Try to provide a lot more details on your scenario, settings and assets you are using. Include verbose logs. As you are using STREAMING_TYPE_REALTIME mode, the SDK will not be blocking on anything.

Removing "bug" tag.

sairoopsomaraju commented 3 years ago

Hi,

It's entirely unclear what your scenario is why you claim the thread is blocked. From the logs I can see you are creating a few streams in realtime mode. Soon after you start streaming you put buffer pressures (what seems on the physical store size) and you start dropping the tail frames. The logs are not verbose so I can't tell what's going on and whether you are using continuous retry policy which would re-create the connection in hopes to speed the process. The observed frame rate at times is 460 fps. Are you loading the frames from a disk or something?

Can you give a bit more information about where I should be using the continuous retry policy actually? Let me explain my scenario, Remote cameras forward the frames via our channels to one of our nodes (where we run KVS) running in the cloud for on-demand playback. From there we open one stream per camera and later when on-demand we use REST API to get DASH URL for the videos uploaded. The logs that I provided get the frames from the camera simulator which is reading frames from disk to the KVS node running at the cloud which is also exhibiting the same behavior.

You might want to debug your scenario further. Try to get some insight on whether your thread is blocked or not, which thread, what's blocked on.

The thread which is calling the putKinesisVideoFrame() is not returning indefinitely at some point while writing a frame.

Try to provide a lot more details on your scenario, settings and assets you are using. Include verbose logs. As you are using STREAMING_TYPE_REALTIME mode, the SDK will not be blocking on anything.

The setting that I've used for creating client and streams are the default values that SDK functions provide. For creating the client:

  1. Called createDefaultCallbacksProviderWithAwsCredentials() with my credentials.
  2. Called createStreamCallbacks() an obtained stream handle and added it to the client callbacks handle.
  3. Created client handle using createKinesisVideoClient() with storageSize as 1200000 bytes For creating the stream handle:
  4. Called createRealtimeVideoStreamInfoProvider() with 120 secs as buffer duration and 7 days retention period.
  5. Called createKinesisVideoStreamSync() with the stream info and client handle.

Did I configured anything wrong or need to configure for my situation?
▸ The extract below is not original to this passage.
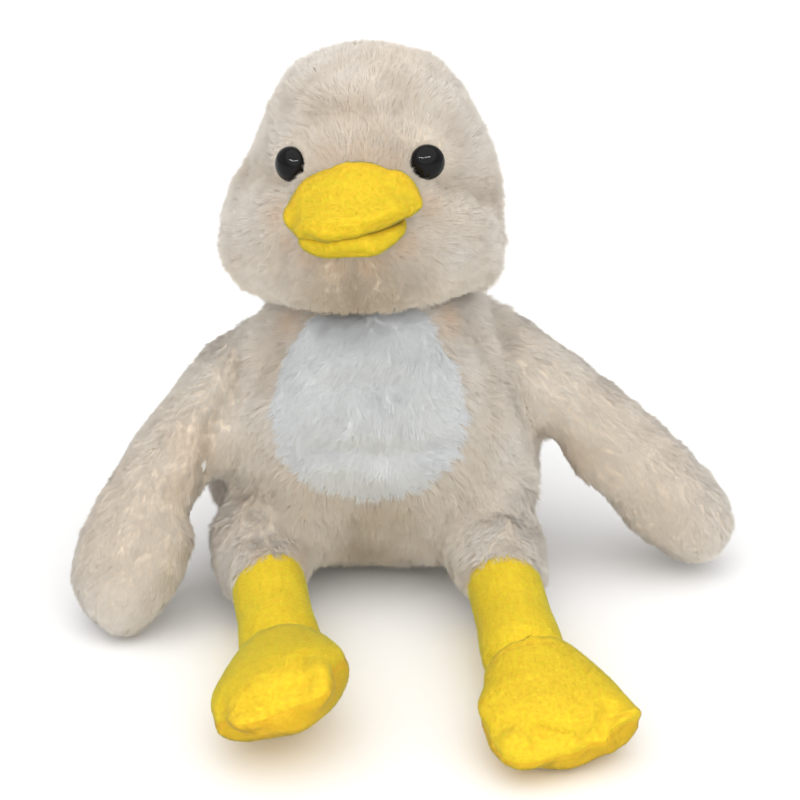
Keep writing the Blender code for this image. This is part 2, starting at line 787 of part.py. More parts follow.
def build_leg(side, hip):
    """A fur thigh with its hem, the velour shank that comes out of it, and their stuffing."""
    forward = (math.pi / 2, 0.0, 0.0)
    cage = thigh_cage(f"thigh_{side}_cage")
    start = SHANK_START - SEAM_GAP
    bore_mesh = drum_mesh("bore", SHANK_RADIUS + SEAM_GAP, start, TOOL_REACH, TURNED_STEPS)
    bore = add_tool(f"hem_bore_{side}_tool", bore_mesh, hip, turn=forward)
    front = box_mesh("front", (-TOOL_REACH, -TOOL_REACH, -TOOL_REACH), (TOOL_REACH, 0.0, TOOL_REACH))
    hem = add_tool(f"hem_end_{side}_tool", front, hip, (0.0, -THIGH_LENGTH, 0.0), (HEM_SLANT, 0.0, 0.0))
    fill_end = add_tool(f"fill_end_{side}_tool", front, hip, (0.0, -start, 0.0))
    thigh = add_piece(f"thigh_{side}_cover", cage, FUR, hip)
    soften(thigh)
    add_wall(thigh, FUR_WALL)
    combine(thigh, [hem, bore], "DIFFERENCE")

    outer = shank_profile(SHANK_RADIUS, SHANK_START, ANKLE_DISTANCE)
    inner = shank_profile(SHANK_RADIUS - VELOUR_WALL, SHANK_START, ANKLE_DISTANCE)
    shank_mesh = profile_mesh("shank_profile", outer + inner[::-1], closed=True)
    shank = add_piece(f"shank_{side}_cover", shank_mesh, VELOUR, hip, turn=forward)
    turn_profile(shank, TURNED_STEPS)

    core_radius = SHANK_RADIUS - VELOUR_WALL - SEAM_GAP
    core_points = shank_profile(core_radius, SHANK_START - CORE_OVERLAP, ANKLE_DISTANCE)
    core_points.append((0.0, SHANK_START - CORE_OVERLAP))
    core_mesh = profile_mesh("core_profile", core_points, closed=False)
    core = add_tool(f"core_{side}_tool", core_mesh, hip, turn=forward)
    turn_profile(core, TURNED_STEPS)
    stuffing = add_piece(f"leg_{side}_stuffing", cage, STUFFING, hip)
    soften(stuffing)
    draw_in(stuffing, FUR_WALL + SEAM_GAP)
    combine(stuffing, [fill_end], "DIFFERENCE")
    combine(stuffing, [core], "UNION")


def build_foot(side, ankle):
    """A foot's top and sole panel and its stuffing, cupped round the end of the shank."""
    cage = foot_cage(f"foot_{side}_cage")
    ball = add_tool(f"ankle_{side}_tool", ball_mesh("ankle", SHANK_RADIUS + SEAM_GAP, TURNED_STEPS), ankle)
    spread = TOOL_REACH * math.tan(math.pi / 2 - ANKLE_SWING)
    cone_mesh = drum_mesh("swing", spread, -TOOL_REACH, 0.0, TURNED_STEPS, far_radius=0.0)
    cone = add_tool(f"swing_{side}_tool", cone_mesh, ankle, turn=(-math.pi / 2, 0.0, 0.0))
    sole_side, top_side = half_tools(f"foot_{side}", 2, ankle)
    for name, panel, finish in (("top", top_side, VELOUR), ("sole", sole_side, VELOUR_SOLE)):
        cover = add_piece(f"foot_{side}_{name}", cage, finish, ankle)
        soften(cover)
        add_wall(cover, VELOUR_WALL)
        combine(cover, [panel, cone], "INTERSECT")
        combine(cover, [ball], "DIFFERENCE")
    stuffing = add_piece(f"foot_{side}_stuffing", cage, STUFFING, ankle)
    soften(stuffing)
    draw_in(stuffing, VELOUR_WALL + SEAM_GAP)
    combine(stuffing, [cone], "INTERSECT")
    combine(stuffing, [ball], "DIFFERENCE")


def build():
    """The whole toy."""
    clear_scene()
    add_collection(PARTS)
    add_collection(TOOLS)
    neck = add_joint("neck", (NECK_SHIFT, 0.0, TORSO_HEIGHT), (0.0, HEAD_ROLL, HEAD_TURN))
    arm_turns = {"left": ARM_LEFT_TURN, "right": math.pi + ARM_RIGHT_TURN}
    leg_turns = {"left": LEG_LEFT_TURN, "right": LEG_RIGHT_TURN}
    foot_turns = {
        "left": (-FOOT_LEFT_PITCH, FOOT_LEFT_ROLL, FOOT_LEFT_TURN),
        "right": (-FOOT_RIGHT_PITCH, FOOT_RIGHT_ROLL, FOOT_RIGHT_TURN),
    }
    shoulders = {}
    hips = {}
    for side, sign in SIDES.items():
        shoulder = (sign * SHOULDER_HALF_SPAN, SHOULDER_BACK, SHOULDER_HEIGHT)
        shoulders[side] = add_joint(f"shoulder_{side}", shoulder, (0.0, 0.0, arm_turns[side]))
        hip = (sign * HIP_HALF_SPAN, -HIP_FORWARD, HIP_HEIGHT)
        hips[side] = add_joint(f"hip_{side}", hip, (LEG_PITCH, 0.0, leg_turns[side]))
    torso_cage = build_torso(hips)
    build_head(neck)
    for side in SIDES:
        build_arm(side, shoulders[side], torso_cage)
        build_leg(side, hips[side])
        ankle = add_joint(f"ankle_{side}", (0.0, -ANKLE_DISTANCE, 0.0), foot_turns[side], hips[side])
        build_foot(side, ankle)


build()
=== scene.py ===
# %% [markdown]
# # A seated plush duck
# A stuffed duck with long beige fur, a white belly patch, glossy eyes and a padded yellow beak and
# feet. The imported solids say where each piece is; this file gives each one its cloth, pile and finish.

# %% Load the solids
import json
import math

import bmesh
import bpy
import numpy as np
from mathutils import Euler, Matrix, Vector, kdtree
from mathutils.bvhtree import BVHTree


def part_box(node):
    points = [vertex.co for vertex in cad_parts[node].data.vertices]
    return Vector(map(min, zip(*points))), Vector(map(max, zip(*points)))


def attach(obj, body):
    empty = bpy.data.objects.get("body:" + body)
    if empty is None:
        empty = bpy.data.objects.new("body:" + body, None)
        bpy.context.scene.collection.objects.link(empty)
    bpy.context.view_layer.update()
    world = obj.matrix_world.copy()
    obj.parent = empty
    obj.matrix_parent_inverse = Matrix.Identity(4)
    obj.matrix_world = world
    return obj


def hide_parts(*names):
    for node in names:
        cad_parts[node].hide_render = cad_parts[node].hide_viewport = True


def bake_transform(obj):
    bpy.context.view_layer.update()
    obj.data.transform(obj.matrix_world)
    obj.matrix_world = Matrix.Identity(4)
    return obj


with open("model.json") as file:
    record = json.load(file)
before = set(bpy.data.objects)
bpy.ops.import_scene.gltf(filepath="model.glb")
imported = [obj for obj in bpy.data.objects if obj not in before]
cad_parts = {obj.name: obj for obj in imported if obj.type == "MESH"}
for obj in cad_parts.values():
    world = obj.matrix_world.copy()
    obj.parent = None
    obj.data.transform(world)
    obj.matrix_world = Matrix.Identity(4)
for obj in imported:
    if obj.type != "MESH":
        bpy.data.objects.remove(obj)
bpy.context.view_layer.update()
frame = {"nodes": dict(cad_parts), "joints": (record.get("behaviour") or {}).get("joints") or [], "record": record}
nodes = frame["nodes"]
SIDES = ("left", "right")
print("solids:", len(nodes))

# %% [markdown]
# ## The view
# A product photograph is taken from a little above, through a long lens that keeps the proportions
# true. The camera could be guessed by eye, but its place here was worked out from the sizes of the
# toy in the picture, so that each piece can be compared where it lies.

# %% Camera
PHOTO_SIDE = 800
FOCAL_PIXELS = 2003.0
CAMERA_PLACE = Vector((0.01148, -0.87508, 0.48958))
LOOK_DOWN = math.radians(25)
SENSOR = 36.0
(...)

Below I included verbose logs: kinesis.verbose.logs.txt

Thanks.

MushMal commented 3 years ago

The logs don't have any indication that a thread is blocked. As I mentioned, try to debug this as we can't.
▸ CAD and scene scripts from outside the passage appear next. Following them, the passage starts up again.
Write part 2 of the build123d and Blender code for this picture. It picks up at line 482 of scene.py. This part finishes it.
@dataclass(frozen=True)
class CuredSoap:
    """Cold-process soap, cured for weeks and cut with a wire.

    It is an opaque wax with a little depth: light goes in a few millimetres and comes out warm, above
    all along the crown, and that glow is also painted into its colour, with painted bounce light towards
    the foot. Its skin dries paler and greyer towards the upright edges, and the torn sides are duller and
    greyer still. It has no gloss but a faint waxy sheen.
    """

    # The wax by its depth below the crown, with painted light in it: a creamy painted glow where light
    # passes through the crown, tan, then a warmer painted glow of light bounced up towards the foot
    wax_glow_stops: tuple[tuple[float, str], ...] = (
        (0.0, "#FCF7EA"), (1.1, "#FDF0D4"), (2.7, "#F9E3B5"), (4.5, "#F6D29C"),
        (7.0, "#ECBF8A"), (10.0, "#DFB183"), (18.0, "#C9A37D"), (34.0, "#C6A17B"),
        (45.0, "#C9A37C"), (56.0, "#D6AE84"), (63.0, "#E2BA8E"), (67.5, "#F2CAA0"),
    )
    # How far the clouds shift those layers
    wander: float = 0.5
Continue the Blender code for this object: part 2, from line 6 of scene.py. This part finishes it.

If you are loading and submitting frames to KVS from a fast source (say a disk) then you might want to use createOfflineVideoStreamInfoProvider which would set the OFFLINE streaming mode - in this mode the thread that produces frames WILL block for the availability of the storage/temporal duration.

I would strongly recommend running and debugging your application with a single stream. Run the provided samples and make sure they work fine which would eliminate any network/auth issues.

If the thread truly is blocked then attach a debugger, pause and dump the backtraces of all of the threads which would give you some idea what's its blocked on.

NOTE: There are SYNC APIs such as stopStreamSync. The sync part will block the execution thread until the data in the buffer is submitted correctly (with retries on failures) and the last fragment ACK is received. The default timeout (STREAM_CLOSED_TIMEOUT_DURATION_IN_SECONDS) is 120 seconds so if you have a network issue or something similar, the stopStreamSync will block for 120 seconds.

sairoopsomaraju commented 3 years ago

Hi @MushMal, I'm still looking into the issue. Meanwhile can I some questions answered regarding KVS,

  1. Is it okay to open both the client and the stream for each upload I do and close both of them once I'm done with the uploading? Are there any performance overheads?
  2. What is the correct usage of EoFr frame? (I'm presuming that it should be called at the end of each upload session after the last frame)
  3. If got any of the stream error callbacks like (Stream error callback, Stream staleness callback, Stream latency pressure callback, etc.,) and still attempted to write/put a frame does the API return error?
  4. This documentation https://docs.aws.amazon.com/kinesisvideostreams/latest/dg/producer-reference-callbacks.html says that it's advisable to close/reset the connection on receiving these callbacks - Stream error callback, Stream staleness callback and Stream latency pressure callback. What should be the correct usage of Frame drop handling callback? Is there a way to dynamically increase the storage size of the client or is it okay to close the connection?
MushMal commented 3 years ago

1) You can do that but there is performance overhead indeed. Each time you need to re-create a stream, there is a set of states that the state machine needs to go through, including calling APIs. The better approach would be to let automatic intermittent producer case. For example, let the frames to go in when they are available. The latest commits of the repositories have automatic intermittent producer policy implemented. 2) With automatic intermittent producer you don't need to deal with EoFR. This is a really advanced usage and we discourage customers using EoFR directly. 3) Depends on an error and what causes it. For example, if you are using the ASYNC API and you get errors while the state machine tries to get the stream to the READY state then pushing frames to the SDK will result in an error. Our samples are using SYNC APIs so it's easier for the customers applications to get started instead of working with the ASYNC API. Staleness and pressures are not errors. Those are conditions. Check the documentation for more info: https://github.com/awslabs/amazon-kinesis-video-streams-producer-sdk-cpp/blob/master/docs/buffering.md 4) This heavily depends on your application usage. Some applications will simply do nothing. It's like fire and forget and if the frames get dropped on the pressure so be it. We have a continuous retry callback provider which would attempt to do "everything possible" to keep streaming but for some applications which are more sensitive, they could chose to do other things - for example raise an alarm or lower the framerate at the source..

Please resolve this issue as we are diverging from the original question

disa6302 commented 3 years ago

@sairoop-elear ,

Closing assuming question answered. Feel free to open a new issue if you have any more questions.